Quem mais sofreu com esse desassossego de Bruckner foram suas Terceira e Quarta sinfonias. A Terceira, composta em 1873, tem cinco versões! Bruckner a dedicou a Wagner e essa foi a obra mais constrangedora e traumática para o modesto campesino. Bruckner espalhou, por toda a partitura, citações de obras de Wagner e dedicou ao Mestre a obra. A estreia ocorreu em Viena, com Bruckner na regência. Quando terminou o concerto, que Bruckner virou-se para o auditório, não havia ninguém. Todos saíram, aos poucos. E quando Bruckner virou-se novamente para a orquestra, os músicos já estavam de saída, sem nem um mínimo adeus. Até o final da vida ele revisaria essa obra. Retirando as citações de Wagner, encurtando trechos, alongado outros. Para se ter uma ideia do desequilíbrio do compositor, na última versão da sinfonia, ele restaura várias citações wagnerianas que haviam sido retiradas na segunda versão. Hoje, as versões mais gravadas são a segunda e a quinta.
A Quarta é ultrajante. Há duas sinfonias diferentes agora. A primeira, de 1874, é pouco executada. A segunda, de 1878 é a que é tocada hoje. O que acontece aqui é que os dois movimentos finais da versão de 1878 são outros. Não é uma versão diferente, como nas outras sinfonias. Simplesmente Bruckner rasga os movimentos terceiro e quarto da de 1874, e escreve novos movimentos para a versão de 1878, mas não é uma outra sinfonia (ou é?), pois os movimentos iniciais são os mesmos em ambas. Imaginemos um romancista que escreve seu romance e, indeciso quanto ao final, resolve escrever capítulos finais diferentes e publica as duas versões!
A partir da Quinta, as revisões se tornariam não tão frequentes. Mas ocorreriam. No entanto, não podemos falar de novas versões, à maneira das anteriores. São pequenas revisões. De fato, a Quinta, a Sexta e a Sétima, juntamente com a Nona, representam Bruckner mais confiante. Se bem que a Nona foi deixada incompleta pela morte do compositor, dos quatro movimentos tradicionais de uma sinfonia, ele completou os três primeiros, morrendo quando orquestrava o quarto. Como a Nona foi dedicada a Deus, Bruckner escreveu assim na folha de rosto da edição: “dedicada ao bom Deus” costuma-se afirmar que “apenas Deus conhece seu final”.
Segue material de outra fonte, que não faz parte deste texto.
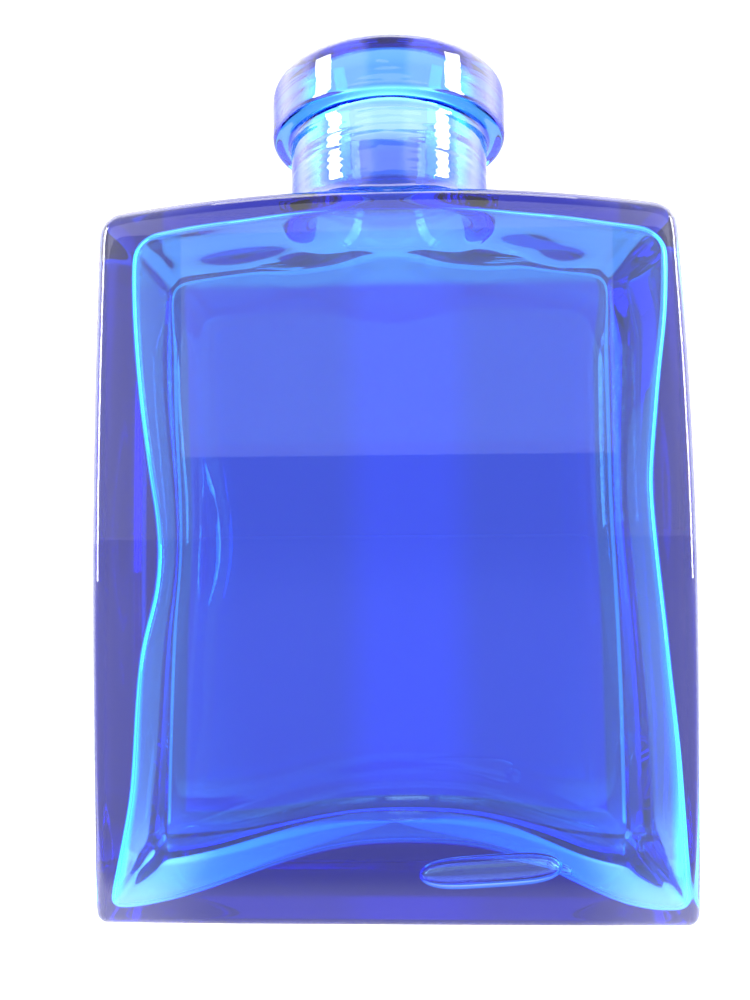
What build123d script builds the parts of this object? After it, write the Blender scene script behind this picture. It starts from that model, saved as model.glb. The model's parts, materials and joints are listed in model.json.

A Oitava tem uma versão revisada, que continua sendo a mais executada até hoje.
Como o problema ocorria? Amigos do compositor. Não sabemos até que ponto a influência dos amigos foi decisiva, mas conhecemos relatos das insistências de vários deles para que Bruckner modificasse essa ou aquela passagem nas sinfonias. Um exemplo é a Oitava, terminada em 1887. A versão que estreou em 1890, com modificações feitas nos ensaios em decorrência das insistências de Hermann Levi e Franz Schalk, hoje é contestada. Levi insistia que a sinfonia era confusa e Schalk tornou ainda mais wagneriana a obra. Hoje, tanto a versão de 1887, a original, quanto a versão revisada de 1890, são performadas.
Por muito tempo Bruckner sofreu com o desdém da crítica. Hoje, sua música, sobretudo suas sinfonias, são tidas como a continuidade da grande tradição sinfônica germânica. Mas o problema permanece, em todas as gravações está sempre especificada qual versão se escuta.